▶ **Request**
Can all of these lines be returned exactly?

————

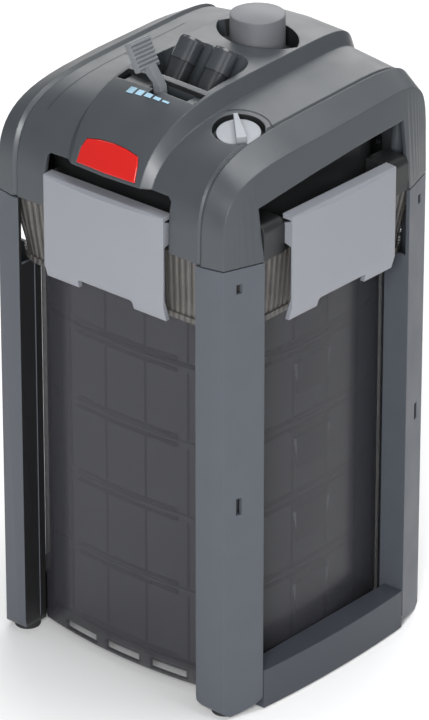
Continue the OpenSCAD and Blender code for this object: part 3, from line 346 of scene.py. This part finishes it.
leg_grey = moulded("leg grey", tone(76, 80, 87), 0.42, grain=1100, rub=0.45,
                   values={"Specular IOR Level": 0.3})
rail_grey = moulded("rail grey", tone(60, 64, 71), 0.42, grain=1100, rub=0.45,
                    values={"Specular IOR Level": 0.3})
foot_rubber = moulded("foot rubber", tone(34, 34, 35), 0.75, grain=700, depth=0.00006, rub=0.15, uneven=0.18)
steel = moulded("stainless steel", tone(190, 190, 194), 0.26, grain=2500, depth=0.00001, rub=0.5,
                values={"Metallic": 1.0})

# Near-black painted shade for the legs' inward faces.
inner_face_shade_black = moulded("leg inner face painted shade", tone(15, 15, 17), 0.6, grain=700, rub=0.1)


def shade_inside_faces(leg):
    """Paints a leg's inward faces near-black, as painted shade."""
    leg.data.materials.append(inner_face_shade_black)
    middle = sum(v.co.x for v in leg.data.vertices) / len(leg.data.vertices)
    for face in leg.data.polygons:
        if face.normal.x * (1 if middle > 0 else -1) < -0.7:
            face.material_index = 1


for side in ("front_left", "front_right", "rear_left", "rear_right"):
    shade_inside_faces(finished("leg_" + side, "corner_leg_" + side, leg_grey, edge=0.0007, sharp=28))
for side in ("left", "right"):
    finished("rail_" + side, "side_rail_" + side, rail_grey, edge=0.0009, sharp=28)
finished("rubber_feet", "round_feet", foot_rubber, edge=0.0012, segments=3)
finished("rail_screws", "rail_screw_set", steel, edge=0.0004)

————

▶ **Answer to this exercise**
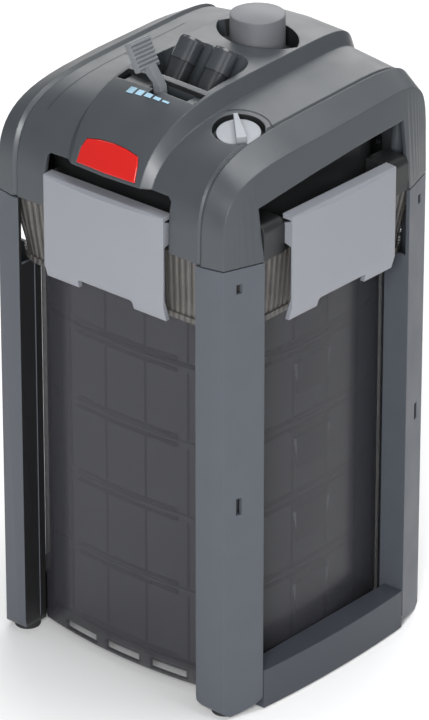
Continue the OpenSCAD and Blender code for this object: part 3, from line 346 of scene.py. This part finishes it.
leg_grey = moulded("leg grey", tone(76, 80, 87), 0.42, grain=1100, rub=0.45,
                   values={"Specular IOR Level": 0.3})
rail_grey = moulded("rail grey", tone(60, 64, 71), 0.42, grain=1100, rub=0.45,
                    values={"Specular IOR Level": 0.3})
foot_rubber = moulded("foot rubber", tone(34, 34, 35), 0.75, grain=700, depth=0.00006, rub=0.15, uneven=0.18)
steel = moulded("stainless steel", tone(190, 190, 194), 0.26, grain=2500, depth=0.00001, rub=0.5,
                values={"Metallic": 1.0})

# Near-black painted shade for the legs' inward faces.
inner_face_shade_black = moulded("leg inner face painted shade", tone(15, 15, 17), 0.6, grain=700, rub=0.1)


def shade_inside_faces(leg):
    """Paints a leg's inward faces near-black, as painted shade."""
    leg.data.materials.append(inner_face_shade_black)
    middle = sum(v.co.x for v in leg.data.vertices) / len(leg.data.vertices)
    for face in leg.data.polygons:
        if face.normal.x * (1 if middle > 0 else -1) < -0.7:
            face.material_index = 1


for side in ("front_left", "front_right", "rear_left", "rear_right"):
    shade_inside_faces(finished("leg_" + side, "corner_leg_" + side, leg_grey, edge=0.0007, sharp=28))
for side in ("left", "right"):
    finished("rail_" + side, "side_rail_" + side, rail_grey, edge=0.0009, sharp=28)
finished("rubber_feet", "round_feet", foot_rubber, edge=0.0012, segments=3)
finished("rail_screws", "rail_screw_set", steel, edge=0.0004)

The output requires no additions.